»»

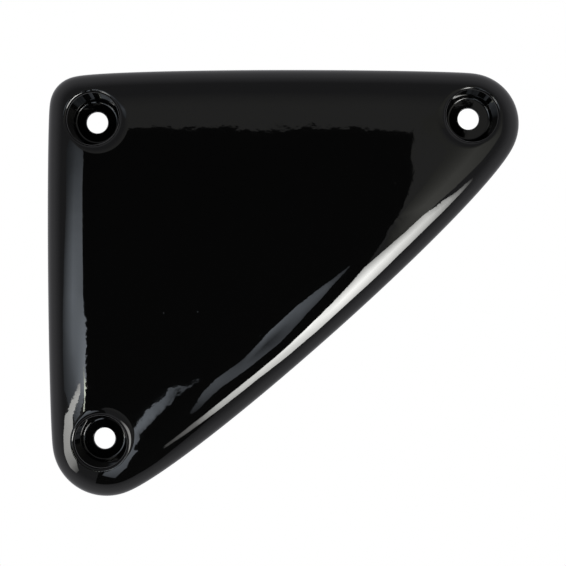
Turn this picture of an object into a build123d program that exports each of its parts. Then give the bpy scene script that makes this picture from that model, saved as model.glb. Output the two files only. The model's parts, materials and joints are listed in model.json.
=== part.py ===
import os
from math import radians, tan

from build123d import *

# A triangular side cover pressed from one sheet of steel: a crowned face, an edge that rolls
# over into a short skirt, and three round pockets whose floors carry the screw holes.
# Frame: it lies on its rim, face up along +Z. The rim is at Z = 0, and the origin is the
# middle of the rim's bounding box. Lengths are in millimetres and angles in degrees.

sheet = 1.2  # thickness of the pressed steel
height = 16.0  # rim to the top of the crown
skirt_draft = 1.5  # lean of the skirt, which is widest at the rim
edge_roll = 8.5  # outside radius from the face down into the skirt

# Corners of the rim: centre X, centre Y, radius, and the directions faced at the two ends
square_corner = (-60.75, 52.75, 9.3, 100.6, 175.0)
lower_corner = (-53.05, -47.4, 16.4, 184.7, 293.1)
right_corner = (55.2, 47.8, 15.3, -26.7, 84.8)

# Each side is one Bezier curve, which follows its two corners' tangents for these lengths
left_reach = (10.9, 12.8)
slanted_reach = (22.0, 20.9)
top_reach = (10.0, 13.2)

# Face: part of a large sphere
crown_radius = 1500.0
crown_middle = (-16.8, 18.95)  # where the face is highest

# Pockets: at the square, right and lower corner
hole_places = ((-55.9, 48.15), (55.2, 49.25), (-53.7, -46.35))
hole_radius = 3.2  # clears a 6 mm screw closely
seat_height = 5.0  # rim to the top of the pocket's floor
pocket_radius = 6.6  # at the floor, before its corner is rounded
pocket_corner = 0.8
pocket_draft = 7.0
pocket_top = 20.0  # the pocket's tool is drawn up to here, past the face
lip_radius = 2.6


def draw_outline(inset):
    """Draw the rim's closed outline, moved in by inset, in the open BuildLine."""
    arcs = []
    for x, y, radius, start, end in (square_corner, lower_corner, right_corner):
        arcs.append(CenterArc((x, y), radius - inset, start, end - start))
    reaches = (left_reach, slanted_reach, top_reach)
    for first, second, reach in zip(arcs, arcs[1:] + arcs[:1], reaches):
        leaving = first @ 1 + (first % 1) * reach[0]
        arriving = second @ 0 - (second % 0) * reach[1]
        Bezier(first @ 1, leaving, arriving, second @ 0)


def pressed_body(depth):
    """The outside of the cover before its pockets, moved in by depth, solid to the rim."""
    with BuildPart() as body:
        for level in (0, height):
            with BuildSketch(Plane.XY.offset(level)):
                with BuildLine():
                    draw_outline(depth + level * tan(radians(skirt_draft)))
                make_face()
        loft(ruled=True)
        with Locations((*crown_middle, height - crown_radius)):
            Sphere(crown_radius - depth, rotation=(90, 0, 0), mode=Mode.INTERSECT)
        top = body.faces().filter_by(lambda face: face.normal_at().Z > 0.5)
        walls = body.faces().filter_by(lambda face: abs(face.normal_at().Z) < 0.5)
        fillet([edge for edge in top.edges() if edge in walls.edges()], edge_roll - depth)
    return body.part


def pocket_body(growth):
    """The space inside a pocket about the Z axis, made larger all round by growth."""
    floor = seat_height - growth
    foot = pocket_radius + growth
    mouth = foot + (pocket_top - floor) * tan(radians(pocket_draft))
    with BuildPart() as body:
        with BuildSketch(Plane.XZ) as section:
            with BuildLine():
                Polyline((0, floor), (foot, floor), (mouth, pocket_top), (0, pocket_top), close=True)
            make_face()
            corner = section.vertices().sort_by(Axis.Z)[:2].sort_by(Axis.X)[-1]
            fillet(corner, pocket_corner + growth)
        revolve(axis=Axis.Z)
    return body.part


# Hollow under the face: the inside of the sheet, less the undersides of the pockets
with BuildPart() as hollow:
    add(pressed_body(sheet))
    with Locations(*hole_places):
        add(pocket_body(sheet), mode=Mode.SUBTRACT)

# Cover shell
with BuildPart() as cover_shell:
    add(pressed_body(0))
    with Locations(*hole_places):
        add(pocket_body(0), mode=Mode.SUBTRACT)
    pocket_edges = cover_shell.faces(Select.LAST).filter_by(GeomType.CONE).edges()
    mouths = pocket_edges.filter_by(GeomType.LINE, reverse=True)
    fillet(mouths.filter_by(lambda edge: edge.center().Z > height / 2), lip_radius)
    add(hollow.part, mode=Mode.SUBTRACT)
    with Locations(*[(x, y, seat_height) for x, y in hole_places]):
        Hole(hole_radius)
cover_shell.part.label = "cover_shell"

os.makedirs("parts", exist_ok=True)
export_step(cover_shell.part, "parts/cover_shell.step")
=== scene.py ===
import json
import math

import bpy
import numpy as np
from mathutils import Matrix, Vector
from mathutils.geometry import delaunay_2d_cdt


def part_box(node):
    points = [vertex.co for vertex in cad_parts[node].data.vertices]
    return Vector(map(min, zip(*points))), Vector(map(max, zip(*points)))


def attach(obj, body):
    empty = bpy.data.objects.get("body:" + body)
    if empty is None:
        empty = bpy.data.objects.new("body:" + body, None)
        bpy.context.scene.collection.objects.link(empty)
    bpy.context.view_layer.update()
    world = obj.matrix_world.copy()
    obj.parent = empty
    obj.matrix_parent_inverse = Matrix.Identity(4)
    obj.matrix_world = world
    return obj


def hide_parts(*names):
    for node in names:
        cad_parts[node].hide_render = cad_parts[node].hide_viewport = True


# A gloss-black triangular side cover, seen face on. The shell is one mesh: rings that climb
# from the rim over the rolled edge, rings that line each screw pocket, and a triangulated
# face between them. Lengths are in millimetres until the mesh is made.

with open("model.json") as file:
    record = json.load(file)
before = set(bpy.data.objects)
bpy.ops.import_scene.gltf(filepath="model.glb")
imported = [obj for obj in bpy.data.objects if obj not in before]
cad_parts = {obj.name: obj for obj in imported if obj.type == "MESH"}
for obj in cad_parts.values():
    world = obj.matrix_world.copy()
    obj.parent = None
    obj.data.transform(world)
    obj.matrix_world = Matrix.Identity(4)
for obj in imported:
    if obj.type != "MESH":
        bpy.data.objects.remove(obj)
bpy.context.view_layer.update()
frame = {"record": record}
MM = 0.001

# ---------------------------------------------------------------- sizes of the pressing

low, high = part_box("cover_shell")
HEIGHT = high.z / MM
SHEET = 1.2
SKIRT_DRAFT = math.tan(math.radians(1.5))

# Corners of the rim: centre, radius, and the directions faced at the two ends
SQUARE_CORNER = ((-60.75, 52.75), 9.3, 100.6, 175.0)
LOWER_CORNER = ((-53.05, -47.4), 16.4, 184.7, 293.1)
RIGHT_CORNER = ((55.2, 47.8), 15.3, -26.7, 84.8)
LEFT_REACH = (10.9, 12.8)
SLANTED_REACH = (22.0, 20.9)
TOP_REACH = (10.0, 13.2)
OUTLINE_STEP = 0.7
OUTLINE_SOFTNESS = 1.6  # how far a change of curvature is spread along the rim

# Face: part of a large sphere
CROWN_RADIUS = 1500.0
CROWN_MIDDLE = np.array((-16.8, 18.95))

# Edge roll: a quarter of an ellipse from the face down into the skirt, wider on the slanted side
ROLL_WIDTH = 12.0
ROLL_WIDENING = 3.0
ROLL_DEPTH = 8.5
SLANTED_SIDE_FACES = np.array((0.66, -0.75))
RING_REACH = 2.0  # the rings along the edge end this far in, clear of the pockets

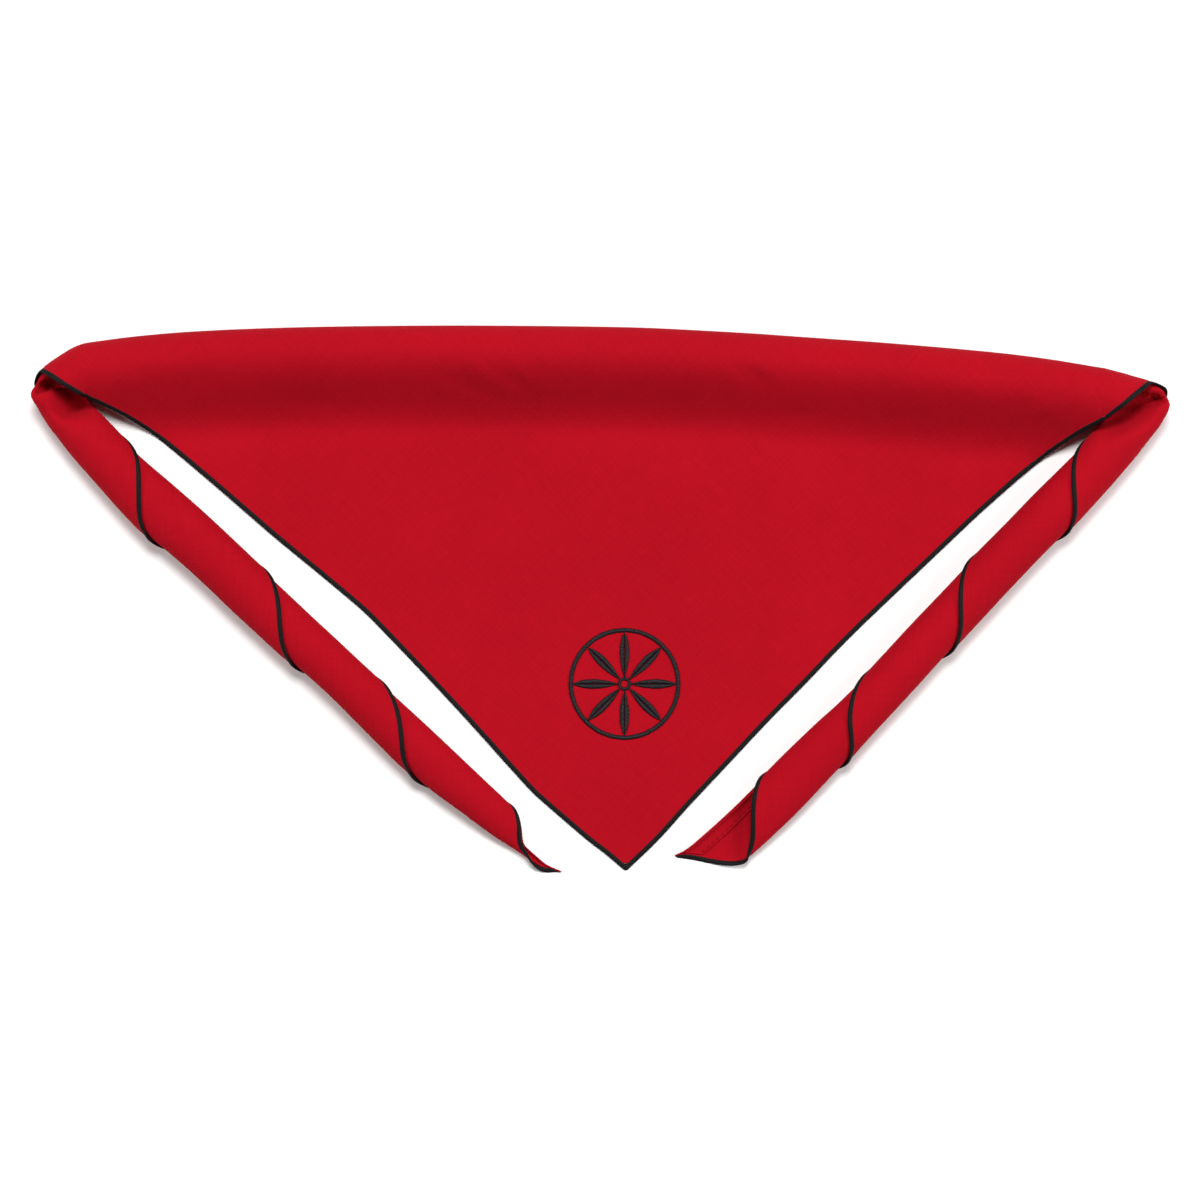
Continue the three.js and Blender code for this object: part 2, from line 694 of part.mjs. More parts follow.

««

### AIM:
Above are the records; from them, give again exactly the lines from the one containing "# Cover shell" to the one containing "for node in", both lines included, and nothing more.

### COMPLETE ANSWER:
# Cover shell
with BuildPart() as cover_shell:
    add(pressed_body(0))
    with Locations(*hole_places):
        add(pocket_body(0), mode=Mode.SUBTRACT)
    pocket_edges = cover_shell.faces(Select.LAST).filter_by(GeomType.CONE).edges()
    mouths = pocket_edges.filter_by(GeomType.LINE, reverse=True)
    fillet(mouths.filter_by(lambda edge: edge.center().Z > height / 2), lip_radius)
    add(hollow.part, mode=Mode.SUBTRACT)
    with Locations(*[(x, y, seat_height) for x, y in hole_places]):
        Hole(hole_radius)
cover_shell.part.label = "cover_shell"

os.makedirs("parts", exist_ok=True)
export_step(cover_shell.part, "parts/cover_shell.step")
=== scene.py ===
import json
import math

import bpy
import numpy as np
from mathutils import Matrix, Vector
from mathutils.geometry import delaunay_2d_cdt


def part_box(node):
    points = [vertex.co for vertex in cad_parts[node].data.vertices]
    return Vector(map(min, zip(*points))), Vector(map(max, zip(*points)))


def attach(obj, body):
    empty = bpy.data.objects.get("body:" + body)
    if empty is None:
        empty = bpy.data.objects.new("body:" + body, None)
        bpy.context.scene.collection.objects.link(empty)
    bpy.context.view_layer.update()
    world = obj.matrix_world.copy()
    obj.parent = empty
    obj.matrix_parent_inverse = Matrix.Identity(4)
    obj.matrix_world = world
    return obj


def hide_parts(*names):
    for node in names:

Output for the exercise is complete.